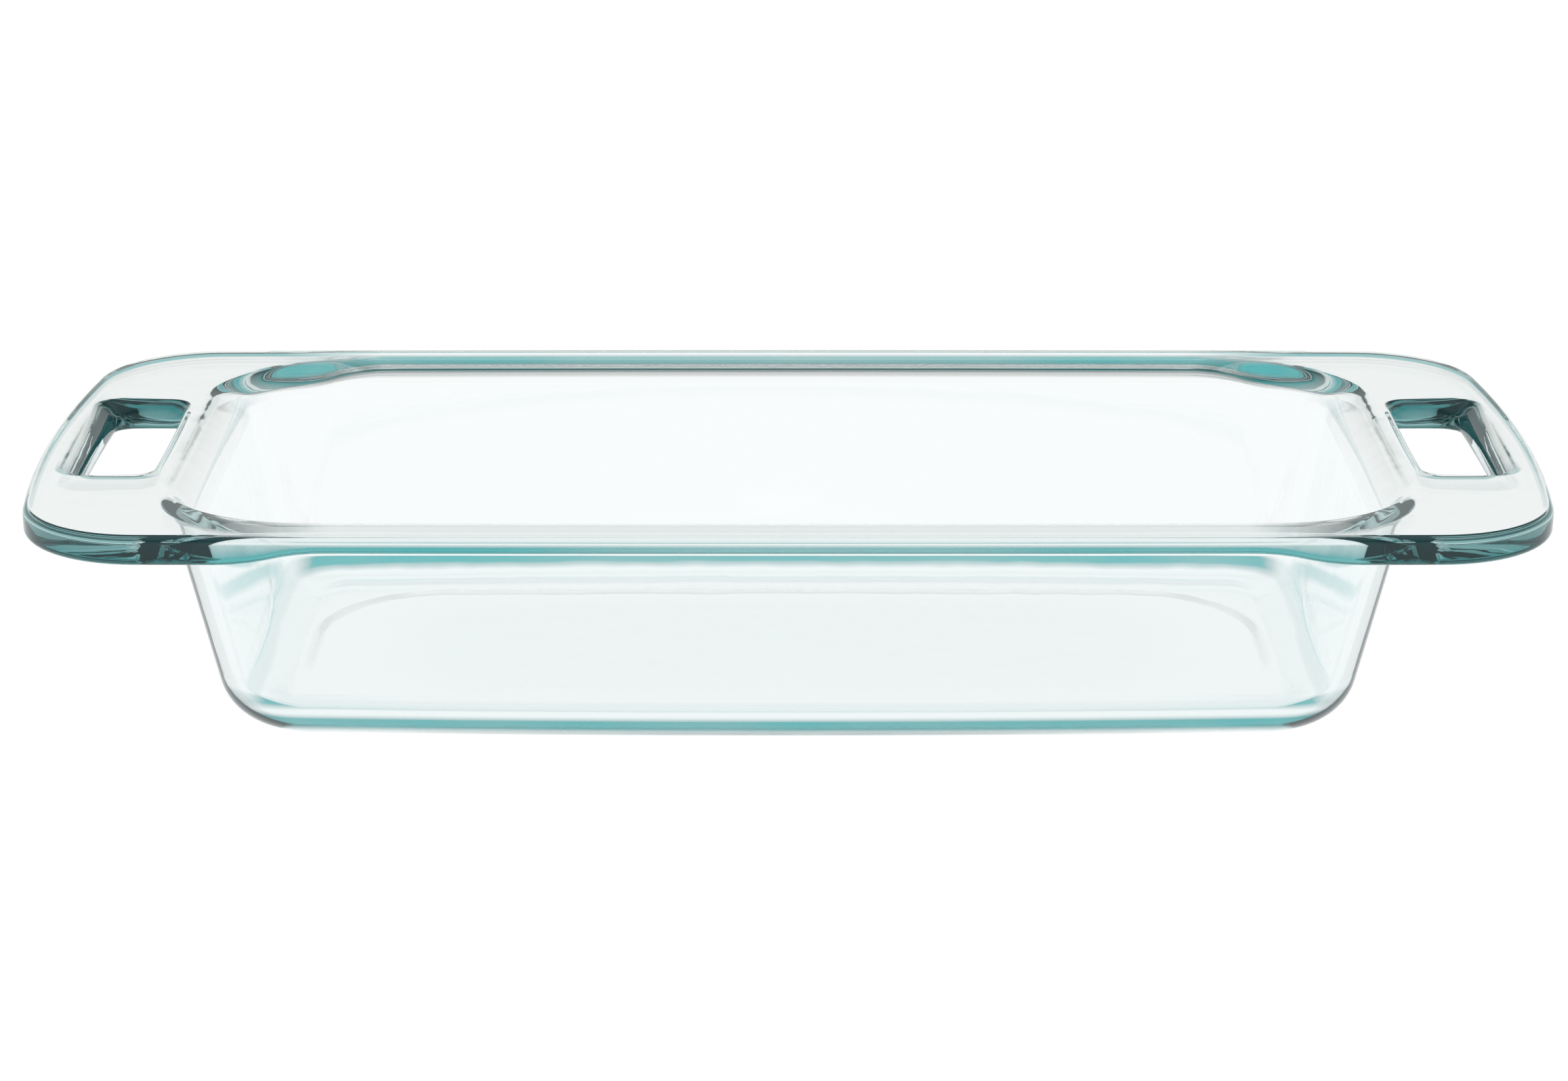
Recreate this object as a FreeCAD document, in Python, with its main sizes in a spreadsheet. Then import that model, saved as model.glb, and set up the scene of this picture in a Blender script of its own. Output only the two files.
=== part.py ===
"""Loaf pan: one pressed-glass dish with a flat rim flange and two slotted end handles.

Frame: millimetres, +X along the length, +Y across, +Z up, origin at the middle of the underside.
The rim is a slab that is thicker at the handles. The outer wall, the cavity and the slots are
lofts through outlines at set heights, so that each rounding can differ between ends and sides.
"""
import FreeCAD
import Part
import Sketcher
import math
import os

V = FreeCAD.Vector

# Driving dimensions in millimetres, as alias and cell content.
# For an outline, x and y are its half-length and half-width at the middle of the sides, a bow is
# how far a side bulges over its whole length, and corner is the radius between two sides.
SIZES = {
    "rim_height": "48",
    "rim_x": "151",
    "rim_y": "68",
    "rim_end_bow": "6.2",
    "rim_side_bow": "0.8",
    "rim_corner": "25",
    "rim_edge": "1.6",
    "side_thick": "3.6",
    "handle_thick": "5.9",
    "side_under": "=rim_height - side_thick",
    "handle_under": "=rim_height - handle_thick",
    "step_start": "88",
    "step_end": "108",
    "base_x": "111",
    "base_y": "53.9",
    "base_bow": "3.2",
    "base_corner": "17",
    "top_x": "121",
    "top_y": "61.2",
    "top_bow": "0.6",
    "top_corner": "19.5",
    "end_bow": "0.8",
    "corner_gain": "2.2",
    "lean": "=(top_x - base_x) / rim_height",
    "full_turn": "=acos(lean / sqrt(1 + lean ^ 2))",
    "reach": "=sqrt(1 + lean ^ 2) - lean",
    "outer_inset": "0",
    "base_level": "0",
    "base_round": "12",
    "end_root": "5",
    "no_round": "0.01",
    "side_root": "3",
    "inner_inset": "4.1",
    "floor_level": "4",
    "floor_round": "9",
    "end_lip": "9",
    "side_lip": "2.4",
    "lip_level": "=rim_height + 0.02",
    "panel_x": "98",
    "panel_y": "36",
    "panel_bow": "1.6",
    "panel_corner": "26",
    "panel_depth": "0.6",
    "slot_low_level": "=handle_under - 3",
    "slot_low_x": "9.6",
    "slot_low_y": "26.4",
    "slot_low_shift": "133.6",
    "slot_waist_level": "=handle_under + 2",
    "slot_waist_x": "7.8",
    "slot_waist_y": "24.6",
    "slot_waist_shift": "133.8",
    "slot_top_level": "=rim_height + 0.5",
    "slot_top_x": "9.2",
    "slot_top_y": "26.8",
    "slot_top_shift": "135",
    "slot_bow": "0.3",
    "slot_corner": "4",
    "slot_edge": "1",
}
TURN_SHARES = (0, 0.1, 0.25, 0.45, 0.65, 0.85, 1)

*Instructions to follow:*
Word for word, write out all of the data above.

*Final answer:*
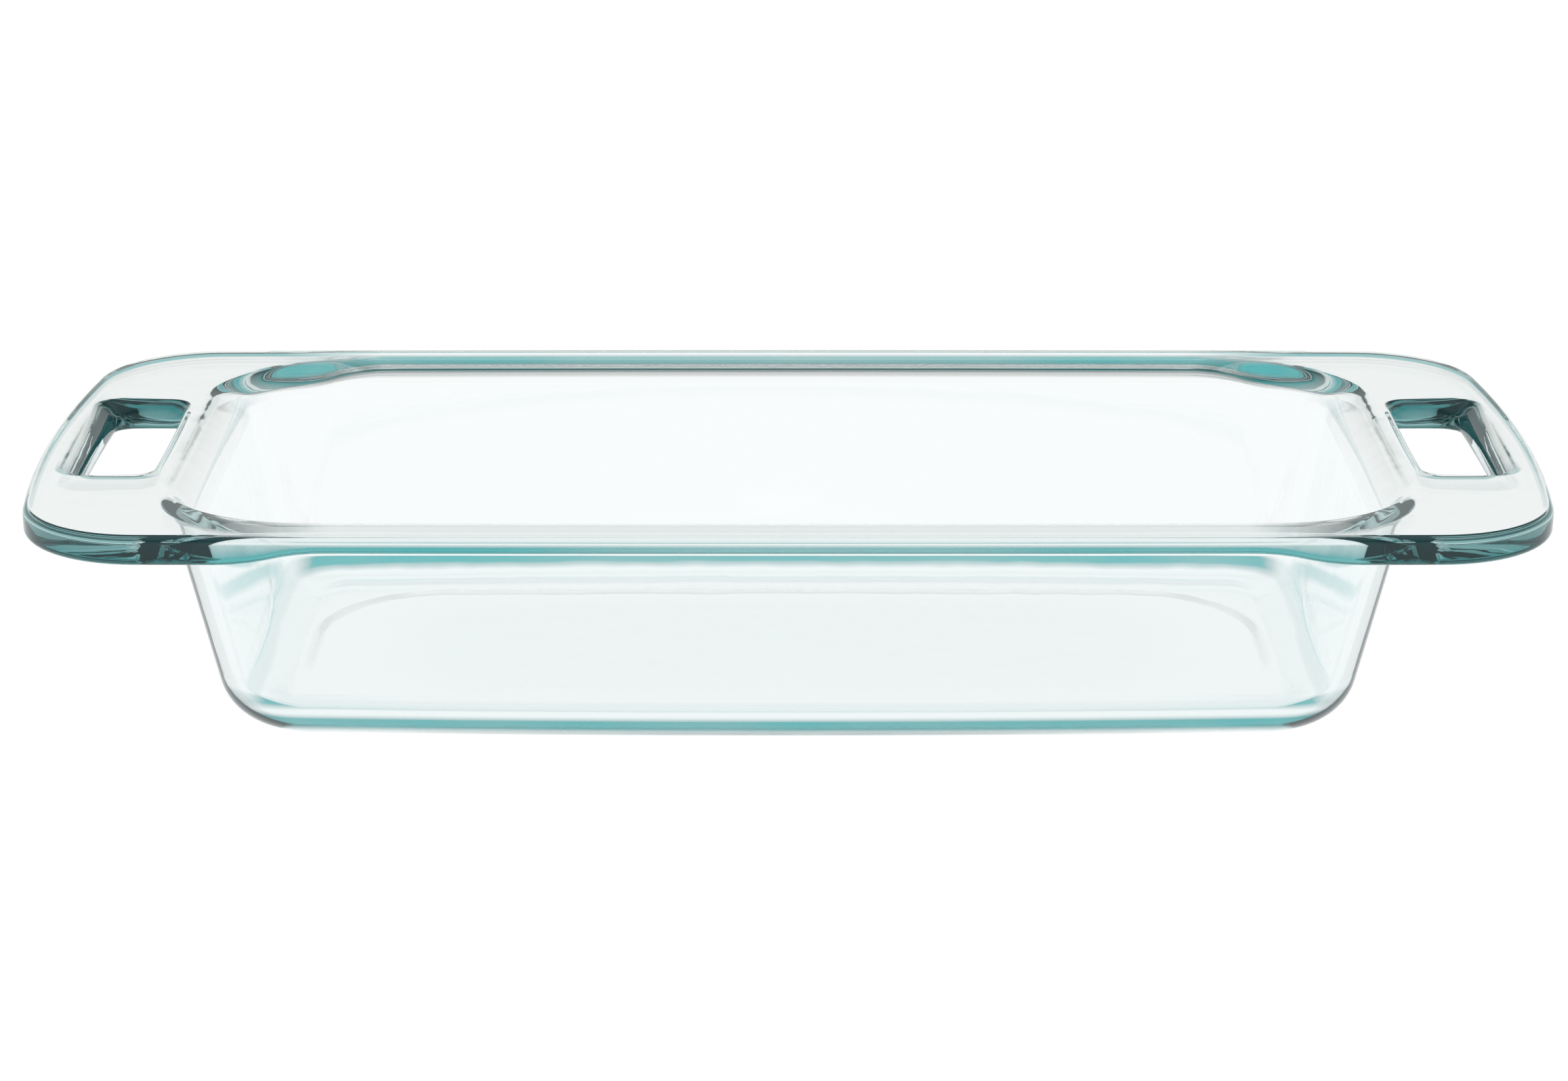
Recreate this object as a FreeCAD document, in Python, with its main sizes in a spreadsheet. Then import that model, saved as model.glb, and set up the scene of this picture in a Blender script of its own. Output only the two files.
=== part.py ===
"""Loaf pan: one pressed-glass dish with a flat rim flange and two slotted end handles.

Frame: millimetres, +X along the length, +Y across, +Z up, origin at the middle of the underside.
The rim is a slab that is thicker at the handles. The outer wall, the cavity and the slots are
lofts through outlines at set heights, so that each rounding can differ between ends and sides.
"""
import FreeCAD
import Part
import Sketcher
import math
import os

V = FreeCAD.Vector

# Driving dimensions in millimetres, as alias and cell content.
# For an outline, x and y are its half-length and half-width at the middle of the sides, a bow is
# how far a side bulges over its whole length, and corner is the radius between two sides.
SIZES = {
    "rim_height": "48",
    "rim_x": "151",
    "rim_y": "68",
    "rim_end_bow": "6.2",
    "rim_side_bow": "0.8",
    "rim_corner": "25",
    "rim_edge": "1.6",
    "side_thick": "3.6",
    "handle_thick": "5.9",
    "side_under": "=rim_height - side_thick",
    "handle_under": "=rim_height - handle_thick",
    "step_start": "88",
    "step_end": "108",
    "base_x": "111",
    "base_y": "53.9",
    "base_bow": "3.2",
    "base_corner": "17",
    "top_x": "121",
    "top_y": "61.2",
    "top_bow": "0.6",
    "top_corner": "19.5",
    "end_bow": "0.8",
    "corner_gain": "2.2",
    "lean": "=(top_x - base_x) / rim_height",
    "full_turn": "=acos(lean / sqrt(1 + lean ^ 2))",
    "reach": "=sqrt(1 + lean ^ 2) - lean",
    "outer_inset": "0",
    "base_level": "0",
    "base_round": "12",
    "end_root": "5",
    "no_round": "0.01",
    "side_root": "3",
    "inner_inset": "4.1",
    "floor_level": "4",
    "floor_round": "9",
    "end_lip": "9",
    "side_lip": "2.4",
    "lip_level": "=rim_height + 0.02",
    "panel_x": "98",
    "panel_y": "36",
    "panel_bow": "1.6",
    "panel_corner": "26",
    "panel_depth": "0.6",
    "slot_low_level": "=handle_under - 3",
    "slot_low_x": "9.6",
    "slot_low_y": "26.4",
    "slot_low_shift": "133.6",
    "slot_waist_level": "=handle_under + 2",
    "slot_waist_x": "7.8",
    "slot_waist_y": "24.6",
    "slot_waist_shift": "133.8",
    "slot_top_level": "=rim_height + 0.5",
    "slot_top_x": "9.2",
    "slot_top_y": "26.8",
    "slot_top_shift": "135",
    "slot_bow": "0.3",
    "slot_corner": "4",
    "slot_edge": "1",
}
TURN_SHARES = (0, 0.1, 0.25, 0.45, 0.65, 0.85, 1)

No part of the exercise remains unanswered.